==== Task input
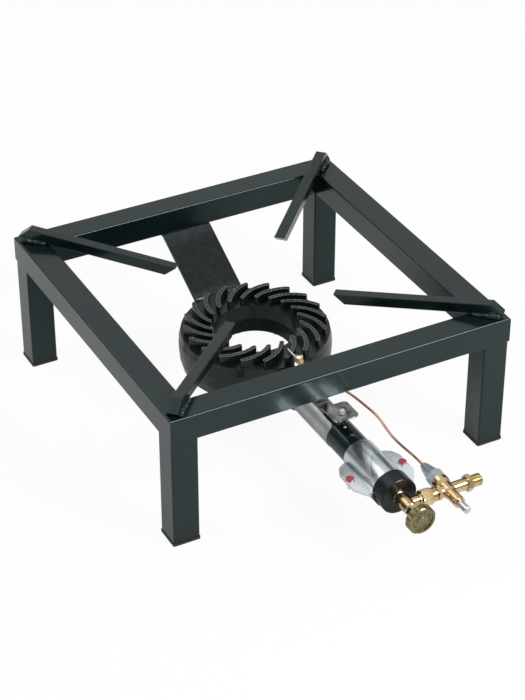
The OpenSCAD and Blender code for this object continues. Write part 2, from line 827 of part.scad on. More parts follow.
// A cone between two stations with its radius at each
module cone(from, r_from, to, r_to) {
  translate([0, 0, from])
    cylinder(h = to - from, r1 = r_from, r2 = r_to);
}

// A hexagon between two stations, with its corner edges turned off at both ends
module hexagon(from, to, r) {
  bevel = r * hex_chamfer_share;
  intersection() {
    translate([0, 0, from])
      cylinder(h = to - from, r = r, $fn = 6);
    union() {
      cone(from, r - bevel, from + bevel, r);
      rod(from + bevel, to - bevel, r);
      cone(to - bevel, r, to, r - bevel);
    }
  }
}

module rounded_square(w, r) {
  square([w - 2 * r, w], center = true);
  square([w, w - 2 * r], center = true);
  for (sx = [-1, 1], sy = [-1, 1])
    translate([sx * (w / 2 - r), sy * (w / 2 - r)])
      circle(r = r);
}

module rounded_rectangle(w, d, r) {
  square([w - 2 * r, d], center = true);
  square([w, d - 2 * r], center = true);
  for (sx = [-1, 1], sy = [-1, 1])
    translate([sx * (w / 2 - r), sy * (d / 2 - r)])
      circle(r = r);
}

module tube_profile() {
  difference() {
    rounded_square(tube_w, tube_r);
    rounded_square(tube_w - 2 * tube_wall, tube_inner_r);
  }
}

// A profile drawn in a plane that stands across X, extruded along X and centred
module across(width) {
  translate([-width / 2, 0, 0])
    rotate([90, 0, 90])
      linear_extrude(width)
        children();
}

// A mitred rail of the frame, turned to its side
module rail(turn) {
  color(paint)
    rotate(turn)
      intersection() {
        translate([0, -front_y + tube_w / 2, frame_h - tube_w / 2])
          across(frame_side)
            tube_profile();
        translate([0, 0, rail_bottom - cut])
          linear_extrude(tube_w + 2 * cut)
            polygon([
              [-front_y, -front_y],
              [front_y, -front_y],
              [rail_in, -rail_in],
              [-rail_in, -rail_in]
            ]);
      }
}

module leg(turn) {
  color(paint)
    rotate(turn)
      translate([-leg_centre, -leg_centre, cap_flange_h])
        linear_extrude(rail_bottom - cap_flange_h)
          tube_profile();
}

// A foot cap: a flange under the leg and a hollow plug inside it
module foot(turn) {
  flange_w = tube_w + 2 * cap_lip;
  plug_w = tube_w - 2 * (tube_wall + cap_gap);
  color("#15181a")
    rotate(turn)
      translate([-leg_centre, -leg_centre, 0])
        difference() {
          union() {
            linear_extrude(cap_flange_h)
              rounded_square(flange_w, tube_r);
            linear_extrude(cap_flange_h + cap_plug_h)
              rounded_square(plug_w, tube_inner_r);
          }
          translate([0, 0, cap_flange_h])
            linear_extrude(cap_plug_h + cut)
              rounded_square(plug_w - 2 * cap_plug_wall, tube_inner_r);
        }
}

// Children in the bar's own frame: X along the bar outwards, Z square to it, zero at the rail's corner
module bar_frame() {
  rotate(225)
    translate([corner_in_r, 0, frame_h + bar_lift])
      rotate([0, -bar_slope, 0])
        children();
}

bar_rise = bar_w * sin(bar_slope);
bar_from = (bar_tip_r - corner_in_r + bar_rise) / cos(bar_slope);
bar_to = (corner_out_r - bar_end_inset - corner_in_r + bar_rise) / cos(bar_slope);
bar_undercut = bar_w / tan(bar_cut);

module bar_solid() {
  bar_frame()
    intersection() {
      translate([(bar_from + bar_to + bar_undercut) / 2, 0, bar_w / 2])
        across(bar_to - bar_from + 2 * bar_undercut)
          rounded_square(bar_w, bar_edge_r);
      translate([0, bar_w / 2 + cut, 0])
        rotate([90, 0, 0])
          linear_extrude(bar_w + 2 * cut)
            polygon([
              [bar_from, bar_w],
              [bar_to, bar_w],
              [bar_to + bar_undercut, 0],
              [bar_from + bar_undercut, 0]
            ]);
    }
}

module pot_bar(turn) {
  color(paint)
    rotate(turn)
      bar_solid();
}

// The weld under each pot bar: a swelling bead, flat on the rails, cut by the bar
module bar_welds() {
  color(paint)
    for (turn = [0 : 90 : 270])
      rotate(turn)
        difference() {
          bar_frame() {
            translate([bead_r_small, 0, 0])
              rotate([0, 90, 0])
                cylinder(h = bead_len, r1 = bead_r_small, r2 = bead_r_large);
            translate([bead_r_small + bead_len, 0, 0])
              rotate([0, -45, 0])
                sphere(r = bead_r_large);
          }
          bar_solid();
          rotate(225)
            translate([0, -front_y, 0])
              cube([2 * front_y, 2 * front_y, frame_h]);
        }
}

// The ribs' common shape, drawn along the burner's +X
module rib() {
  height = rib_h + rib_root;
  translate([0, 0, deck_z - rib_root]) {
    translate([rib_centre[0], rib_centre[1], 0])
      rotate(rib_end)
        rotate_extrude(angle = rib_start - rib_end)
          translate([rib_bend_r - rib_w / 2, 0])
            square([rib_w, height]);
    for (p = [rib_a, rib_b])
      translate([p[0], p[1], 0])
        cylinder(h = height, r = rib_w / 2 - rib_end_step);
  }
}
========
==== Task input
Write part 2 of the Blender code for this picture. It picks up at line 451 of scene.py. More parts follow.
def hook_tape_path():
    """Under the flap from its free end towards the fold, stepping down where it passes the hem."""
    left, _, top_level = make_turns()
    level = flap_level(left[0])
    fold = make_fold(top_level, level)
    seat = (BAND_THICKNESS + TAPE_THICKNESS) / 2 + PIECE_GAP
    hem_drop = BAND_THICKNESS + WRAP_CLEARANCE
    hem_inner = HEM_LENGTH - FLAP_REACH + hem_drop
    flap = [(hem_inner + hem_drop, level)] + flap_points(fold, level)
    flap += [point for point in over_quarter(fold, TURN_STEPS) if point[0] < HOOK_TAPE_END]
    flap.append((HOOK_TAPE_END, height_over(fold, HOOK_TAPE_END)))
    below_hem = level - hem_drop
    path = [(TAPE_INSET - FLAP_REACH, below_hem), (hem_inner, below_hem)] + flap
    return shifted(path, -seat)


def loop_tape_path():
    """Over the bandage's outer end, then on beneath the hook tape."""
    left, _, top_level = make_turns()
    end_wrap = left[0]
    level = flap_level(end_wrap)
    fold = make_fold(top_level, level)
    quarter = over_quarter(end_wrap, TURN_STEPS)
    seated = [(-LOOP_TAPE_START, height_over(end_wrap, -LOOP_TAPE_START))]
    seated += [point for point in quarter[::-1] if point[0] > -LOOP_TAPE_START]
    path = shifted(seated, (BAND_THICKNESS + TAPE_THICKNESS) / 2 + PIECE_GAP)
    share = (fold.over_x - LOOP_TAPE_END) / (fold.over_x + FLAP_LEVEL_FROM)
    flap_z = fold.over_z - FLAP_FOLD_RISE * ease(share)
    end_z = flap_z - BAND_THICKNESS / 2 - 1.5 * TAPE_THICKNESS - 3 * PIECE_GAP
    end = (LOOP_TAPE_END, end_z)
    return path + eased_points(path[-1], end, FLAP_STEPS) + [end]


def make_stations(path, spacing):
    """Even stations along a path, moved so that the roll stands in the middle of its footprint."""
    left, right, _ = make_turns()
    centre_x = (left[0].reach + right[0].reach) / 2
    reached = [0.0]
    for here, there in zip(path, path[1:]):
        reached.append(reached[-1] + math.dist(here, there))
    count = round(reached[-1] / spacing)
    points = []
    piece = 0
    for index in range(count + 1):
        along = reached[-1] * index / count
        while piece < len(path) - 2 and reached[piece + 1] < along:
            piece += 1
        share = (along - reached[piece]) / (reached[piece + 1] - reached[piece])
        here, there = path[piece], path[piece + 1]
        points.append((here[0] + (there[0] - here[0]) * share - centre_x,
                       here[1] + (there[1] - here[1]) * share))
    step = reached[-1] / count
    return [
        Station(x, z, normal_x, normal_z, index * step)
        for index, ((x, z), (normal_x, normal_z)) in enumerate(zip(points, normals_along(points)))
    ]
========
**Your instructions**
Retype the entries above exactly, but only from the line containing "Write part 2 of" through the line containing "return shifted(path, -seat)", both included.

**Completed exercise**
Write part 2 of the Blender code for this picture. It picks up at line 451 of scene.py. More parts follow.
def hook_tape_path():
    """Under the flap from its free end towards the fold, stepping down where it passes the hem."""
    left, _, top_level = make_turns()
    level = flap_level(left[0])
    fold = make_fold(top_level, level)
    seat = (BAND_THICKNESS + TAPE_THICKNESS) / 2 + PIECE_GAP
    hem_drop = BAND_THICKNESS + WRAP_CLEARANCE
    hem_inner = HEM_LENGTH - FLAP_REACH + hem_drop
    flap = [(hem_inner + hem_drop, level)] + flap_points(fold, level)
    flap += [point for point in over_quarter(fold, TURN_STEPS) if point[0] < HOOK_TAPE_END]
    flap.append((HOOK_TAPE_END, height_over(fold, HOOK_TAPE_END)))
    below_hem = level - hem_drop
    path = [(TAPE_INSET - FLAP_REACH, below_hem), (hem_inner, below_hem)] + flap
    return shifted(path, -seat)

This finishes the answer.